Industry expects TALF extension to commercial market within weeks

 
The head of a national real estate trade association told executives attending a Real Estate Board of New York-sponsored panel discussion this morning that the federal government would announce within weeks that the Term Asset-Backed Securities Loan Facility (TALF) program would be extended to commercial real estate.
 
Jeffrey DeBoer, president and CEO of the Real Estate Roundtable, said Washington realized a credit crisis was looming in the commercial credit market and needed to provide liquidity so lenders could avert the crash.
 
Investors such as pension funds and private equity firms could get financing from TALF to buy newly issued bonds with the most secure AAA rating, which would help determine pricing in the market. The bonds would help provide so-called price discovery because the other elements of financing can be priced with the AAA bonds as a point of reference.
 
“We do expect a formal announcement from the government in the next few weeks,” DeBoer said. Realizing that there were reporters were in the room, he quickly changed his tune, saying the announcement would hopefully come in the near future.
 
DeBoer said rolling loans totaling about $2 trillion were coming due by 2012, banks are barely lending and the stalled securitization market is effectively shut down. To avoid a disaster, he said a federal credit agency is called for.
 
The banks cannot lend at that level again and “we don’t expect the CMBS market to come back in its old ways any time soon.
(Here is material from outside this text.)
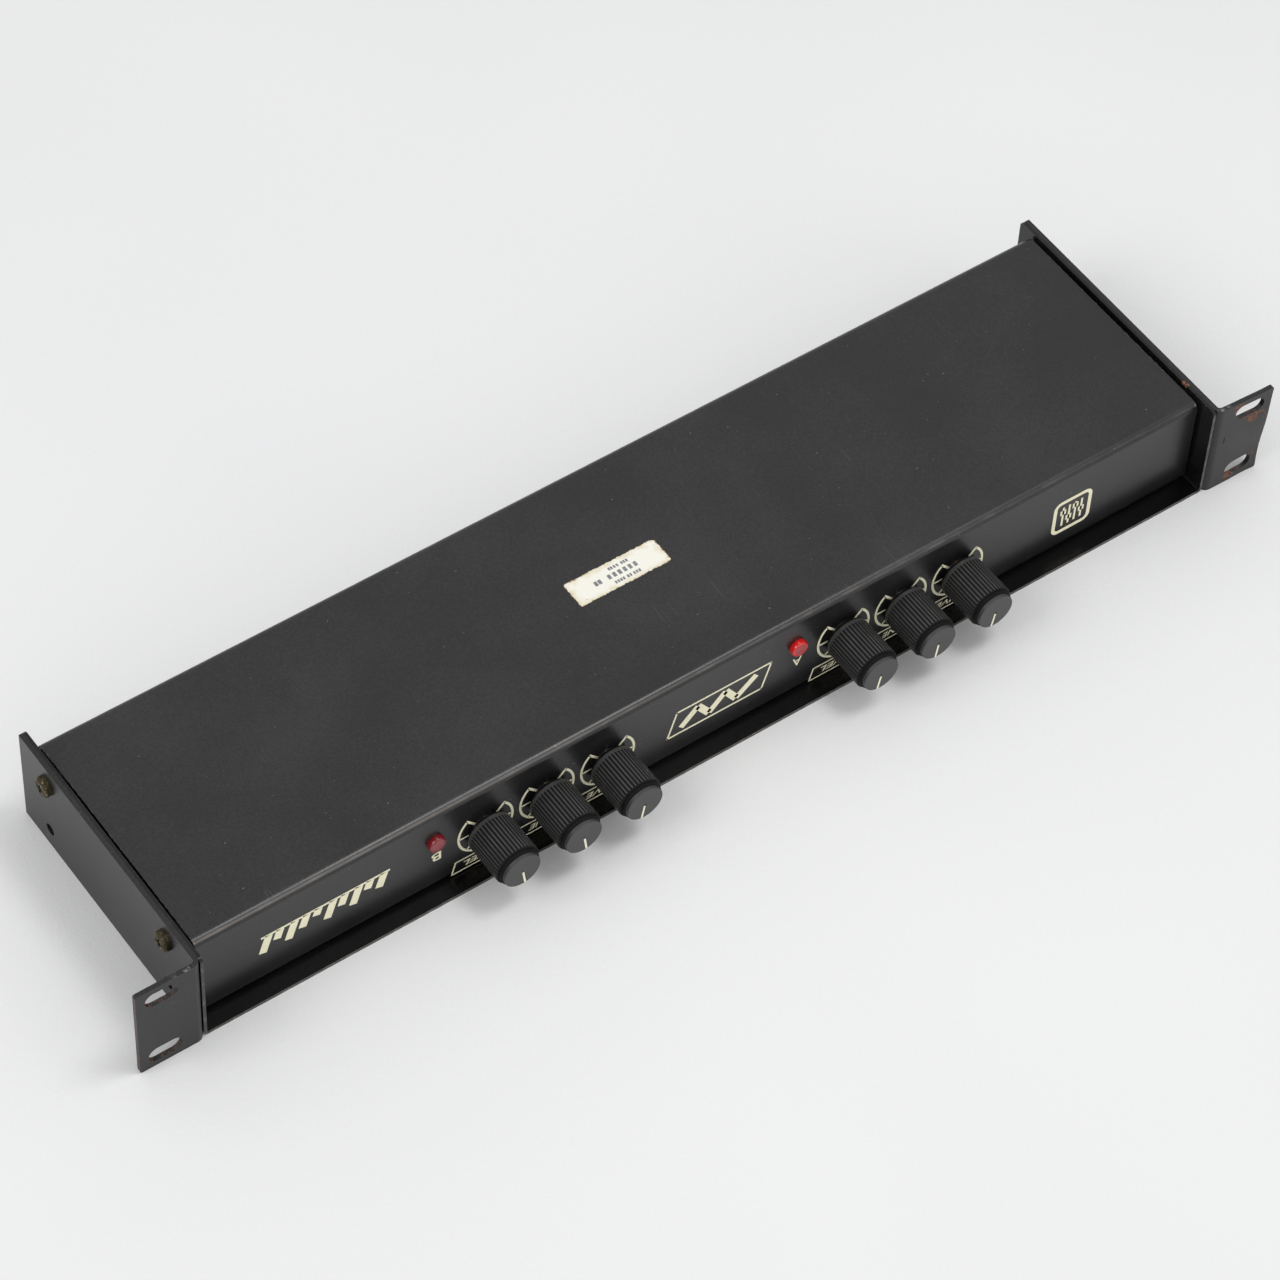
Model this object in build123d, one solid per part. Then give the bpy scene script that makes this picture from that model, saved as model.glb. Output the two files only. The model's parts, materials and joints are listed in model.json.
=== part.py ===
from build123d import *
import os

# A two-channel rack effects unit, one rack unit high, lying upside down on its top cover.
# Millimetres. X runs along the front panel, +Y from front to back, +Z up as it lies.
# The origin is the centre of the four rack slots, on the front face of the ears.

# ---- driving dimensions -------------------------------------------------------------------------
RACK_WIDTH = 482.6              # over both ears, the 19 inch standard
UNIT_HEIGHT = 44.0              # ears and cover flanges
HALF_HEIGHT = UNIT_HEIGHT / 2

EAR_SHEET = 1.8
EAR_LEG_OUTER = 217.5           # outer face of an ear's side leg, from the middle
EAR_DEPTH = 113.5
EAR_BEND_OUTER = 3.0
SLOT_LENGTH = 13.0
SLOT_WIDTH = 6.8
SLOT_X = 231.3                  # slot centre, from the middle
SLOT_PITCH_Z = 31.75            # the rack standard's wide hole spacing
SIDE_HOLE_Y = (20.2, 96.4)      # holes through ear and cover flange, front and rear
SIDE_HOLE_Z = 12.7              # the holes are this far above and below the middle
SIDE_HOLE_RADIUS = 2.4

SHEET = 1.2                     # cover and chassis sheet
BEND_OUTER = 2.0
BEND_INNER = BEND_OUTER - SHEET
TRAY_BEND_OUTER = 3.0
TRAY_BEND_INNER = TRAY_BEND_OUTER - SHEET
COVER_OUTER = EAR_LEG_OUTER - EAR_SHEET
COVER_FRONT = 1.0
COVER_REAR = 114.5
FLANGE_CORNER = 2.0

TRAY_HALF_WIDTH = 213.2
TRAY_TOP = 20.6                 # outer face of the bottom plate, which faces up as the unit lies
TRAY_LOW = -20.5                # folded lips of the tray, just clear of the cover
PANEL_FRONT = 8.4
PANEL_BACK = PANEL_FRONT + SHEET
REAR_OUTER = 108.2
REAR_INNER = REAR_OUTER - SHEET
LIP_WIDTH = 9.0
TAB_DEPTH = 22.0                # end tabs of front and rear panel, which take the rivet nuts
TAB_HALF_HEIGHT = 17.0

SCREW_RADIUS = 2.08             # number 8 machine screw
SCREW_HEAD_RADIUS = 4.0
SCREW_HEAD_HEIGHT = 2.6
SCREW_LENGTH = 12.0
RIVET_FLANGE_RADIUS = 4.6
RIVET_BODY_RADIUS = 3.1

KNOB_PITCH = 25.4
GROUP_CENTRE = {"b": -72.2, "a": 80.2}
CONTROLS = ("level", "tone", "drive")
AXIS_Z = -1.5                   # height of the control shafts
# How far each pointer rests from straight down, degrees, clockwise as seen from the front.
REST_TURN = {"b": (-9.0, -9.0, 9.5), "a": (10.5, 7.5, 10.5)}

KNOB_BASE = PANEL_FRONT - 0.8
KNOB_FACE = -14.2
KNOB_RADIUS = 8.75
KNOB_COLLAR_RADIUS = 7.9
KNOB_CAP_RADIUS = 7.35
KNOB_CAP_THICKNESS = 1.4
COLLAR_LENGTH = 1.5
FLUTE_COUNT = 40
FLUTE_RADIUS = 0.42
FLUTE_START = 3.0               # smooth skirt between the base and the flutes
KNOB_RECESS_RADIUS = 6.5
KNOB_RECESS_DEPTH = 5.5
POINTER_WIDTH = 0.9
POINTER_DEPTH = 0.3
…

So we said we need a credit facility; in other words — in effect — a gigantic credit card that would help finance new loans, new originations,” he said.
 
He spoke at the REBNY offices in Midtown on a panel discussing the three federal programs aimed at restarting lending: TALF, Troubled Asset Relief Program (TARP) and Public-Private Investment Program (PPIP).
 
Sheridan “Schecky” Schechner, managing director at Barclays Capital, said at the same meeting that federal regulators may strong-arm smaller banks to participate in the legacy loan program, with threats of closing them down if they do not.
 
“You know, Mr. Bank, we think it is a good idea for you to lower your asset pool or we are going to shut you down, so go sell. So we are not telling you what to do. But the alternative is… death,” he said.